In this talk, I will present two sets of power reduction techniques for digital video compression hardware. The
ones in the first set reduce the power consumption with no impact on the video quality. The ones in the second set trade off video quality for power consumption which also enables adjusting video quality based on available energy in the battery of a mobile device for graceful degradation. I will show the impact of these techniques
on the power consumption of digital video compression hardware implementing H.264/AVC and H.265/HEVC standards.

BIOGRAPHY:  Ilker Hamzaoglu received B.S. and M.S. degrees in Computer Engineering from Bogazici University, Istanbul, Turkey in 1991 and 1993, respectively. He received Ph.D. degree in Computer Science from University of Illinois at Urbana-Champaign, IL, USA in 1999. He was awarded W. J. Poppelbaum Memorial Award
for Excellent Research in Computer Hardware by University of Illinois at Urbana-Champaign in 1999 for his PhD thesis.

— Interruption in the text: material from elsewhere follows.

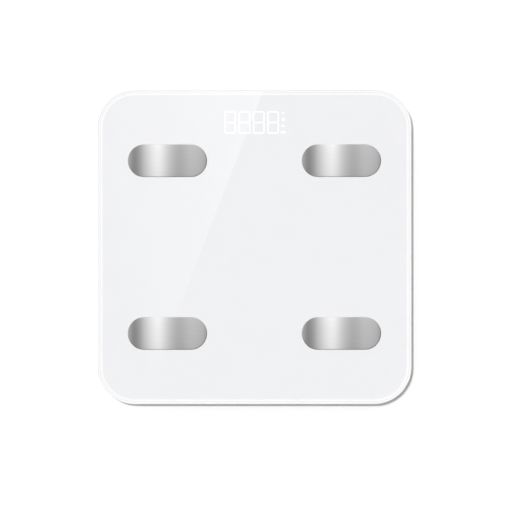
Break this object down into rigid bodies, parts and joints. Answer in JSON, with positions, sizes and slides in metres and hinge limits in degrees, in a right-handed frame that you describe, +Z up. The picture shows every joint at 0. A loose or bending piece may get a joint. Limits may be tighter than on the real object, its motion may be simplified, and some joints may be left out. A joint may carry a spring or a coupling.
{
  "type": "digital bathroom scale",
  "caption": "Square digital bathroom scale with a rounded glass platform, raised steel foot electrodes, a hidden lit display, a shallow moulded case, round feet and a battery door below.",
  "frame": {"origin": "on the floor, under the middle of the platform", "axes": "+Z up, +Y towards the display, +X to the right of a person who faces the display"},
  "size_m": [0.26, 0.26, 0.026],
  "materials": {
    "glass": "polished, toughened",
    "white_print": "smooth white print",
    "foam": "matt foam tape",
    "white_shell": "fine-grained moulding",
    "cup_plastic": "moulded",
    "button_plastic": "moulded",
    "plunger_plastic": "moulded",
    "retainer_plastic": "moulded",
    "display_plastic": "moulded",
    "brushed_steel": "brushed along its length",
    "cell_steel": "stamped, plated",
    "spring_steel": "nickel plated",
    "screw_steel": "zinc plated",
    "shield_can": "stamped",
    "brass": "plated",
    "pad_rubber": "moulded, matt",
    "board": "solder resist",
    "black_plastic": "moulded",
    "cell_jacket": "printed sleeve",
    "lead_jacket": "smooth jacket"
  },
  "bodies": {
    "base": {"glass_platform": "glass", "backing_film": "white_print", "bond_tape": "foam", "top_tray": "white_shell", "bottom_cover": "white_shell", "battery_1": "cell_jacket", "battery_2": "cell_jacket", "battery_3": "cell_jacket", "battery_negative_contact": "spring_steel", "battery_front_link": "spring_steel", "battery_back_link": "spring_steel", "battery_positive_contact": "spring_steel", "battery_lead_negative": "lead_jacket", "battery_lead_positive": "lead_jacket", "display_block": "display_plastic", "main_board": "board", "controller_chip": "black_plastic", "radio_module": "shield_can", "board_screw_left": "screw_steel", "board_screw_right": "screw_steel", "unit_switch": "black_plastic", "electrode_front_left": "brushed_steel", "electrode_nut_front_left": "brass", "load_cell_front_left": "cell_steel", "cell_retainer_front_left": "retainer_plastic", "cell_lead_front_left": "lead_jacket", "electrode_lead_front_left": "lead_jacket", "case_screw_front_left": "screw_steel", "electrode_front_right": "brushed_steel", "electrode_nut_front_right": "brass", "load_cell_front_right": "cell_steel", "cell_retainer_front_right": "retainer_plastic", "cell_lead_front_right": "lead_jacket", "electrode_lead_front_right": "lead_jacket", "case_screw_front_right": "screw_steel", "electrode_back_left": "brushed_steel", "electrode_nut_back_left": "brass", "load_cell_back_left": "cell_steel", "cell_retainer_back_left": "retainer_plastic", "cell_lead_back_left": "lead_jacket", "electrode_lead_back_left": "lead_jacket", "case_screw_back_left": "screw_steel", "electrode_back_right": "brushed_steel", "electrode_nut_back_right": "brass", "load_cell_back_right": "cell_steel", "cell_retainer_back_right": "retainer_plastic", "cell_lead_back_right": "lead_jacket", "electrode_lead_back_right": "lead_jacket", "case_screw_back_right": "screw_steel"},
    "foot_front_left": {"foot_cup_front_left": "cup_plastic", "foot_pad_front_left": "pad_rubber"},
    "foot_front_right": {"foot_cup_front_right": "cup_plastic", "foot_pad_front_right": "pad_rubber"},
    "foot_back_left": {"foot_cup_back_left": "cup_plastic", "foot_pad_back_left": "pad_rubber"},
    "foot_back_right": {"foot_cup_back_right": "cup_plastic", "foot_pad_back_right": "pad_rubber"},
    "battery_door": {"battery_door": "white_shell"},
    "unit_button": {"unit_button": "button_plastic", "switch_plunger": "plunger_plastic"}
  },
  "joints": [
    {"name": "foot_travel_front_left", "type": "slide", "parent": "base", "child": "foot_front_left", "axis": [0, 0, 1], "range_m": [0, 0.0004], "stiffness_N_per_m": 8000, "springref_m": -0.001},
    {"name": "foot_travel_front_right", "type": "slide", "parent": "base", "child": "foot_front_right", "axis": [0, 0, 1], "range_m": [0, 0.0004], "stiffness_N_per_m": 8000, "springref_m": -0.001},
    {"name": "foot_travel_back_left", "type": "slide", "parent": "base", "child": "foot_back_left", "axis": [0, 0, 1], "range_m": [0, 0.0004], "stiffness_N_per_m": 8000, "springref_m": -0.001},
    {"name": "foot_travel_back_right", "type": "slide", "parent": "base", "child": "foot_back_right", "axis": [0, 0, 1], "range_m": [0, 0.0004], "stiffness_N_per_m": 8000, "springref_m": -0.001},
    {"name": "battery_door_hinge", "type": "hinge", "parent": "base", "child": "battery_door", "pos_m": [0, 0.0333, 0.005], "axis": [-1, 0, 0], "range_deg": [0, 60]},
    {"name": "unit_button_press", "type": "slide", "parent": "base", "child": "unit_button", "axis": [0, 0, 1], "range_m": [0, 0.0005], "stiffness_N_per_m": 400, "springref_m": -0.001}
  ]
}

He worked as a Senior and Principle Staff Engineer at Multimedia Architecture Lab, Motorola Inc. in Schaumburg, IL, USA between August 1999 and August 2003. He is currently an Associate Professor at Sabanci University, Istanbul, Turkey where he is working as a Faculty Member since September 2003.  

His research interests include low power digital hardware design for video processing and compression, System-on-Chip (SoC) ASIC and FPGA design, embedded system design, computer-aided design and test for digital VLSI circuits. He has published more than 75 international conference and journal papers in these areas.

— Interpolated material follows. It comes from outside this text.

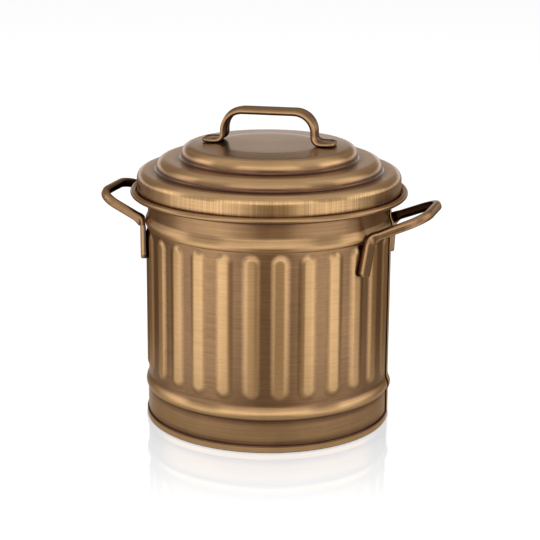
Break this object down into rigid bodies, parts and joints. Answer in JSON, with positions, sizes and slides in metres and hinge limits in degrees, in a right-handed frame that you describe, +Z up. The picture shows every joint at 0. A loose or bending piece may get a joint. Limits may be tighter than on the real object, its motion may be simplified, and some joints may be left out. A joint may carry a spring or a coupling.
{
  "type": "countertop waste bin",
  "caption": "Small fluted sheet-metal pail with a rolled rim, twisted strap handles and a stepped lift-off lid with a strap handle.",
  "frame": {"origin": "centre of the foot ring, on the surface that the bin stands on", "axes": "+Z up along the bin's axis, +X from the axis towards the middle of the right side handle"},
  "size_m": [0.2214, 0.1786, 0.2042],
  "materials": {
    "wall_brass": "antique bronze tone, brushed round the body, satin",
    "base_brass": "antique bronze tone, brushed, satin",
    "lid_brass": "antique bronze tone, brushed in circles, glossier in the middle",
    "handle_brass": "antique bronze tone, satin, darker in the hollows"
  },
  "bodies": {
    "bin": {"body_wall": "wall_brass", "base_pan": "base_brass", "side_handle_right": "handle_brass", "side_handle_left": "handle_brass"},
    "lid": {"lid_shell": "lid_brass", "lid_handle": "handle_brass"}
  },
  "joints": [
    {"name": "lid_lift", "type": "slide", "parent": "bin", "child": "lid", "axis": [0, 0, 1], "range_m": [0, 0.12]}
  ]
}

He directed several research projects supported by TUBITAK (The Scientific and Technological Research Council of Turkey). He served as a reviewer for research projects supported by TUBITAK.

He served as a TPC member for several IEEE conferences such as DATE, FPL, ASAP, VLSI-SoC, DASIP, DSD. He is an Editorial
Board Member of IEEE Transactions on Consumer Electronics since July 2011. He is an IEEE Senior Member since July 2012.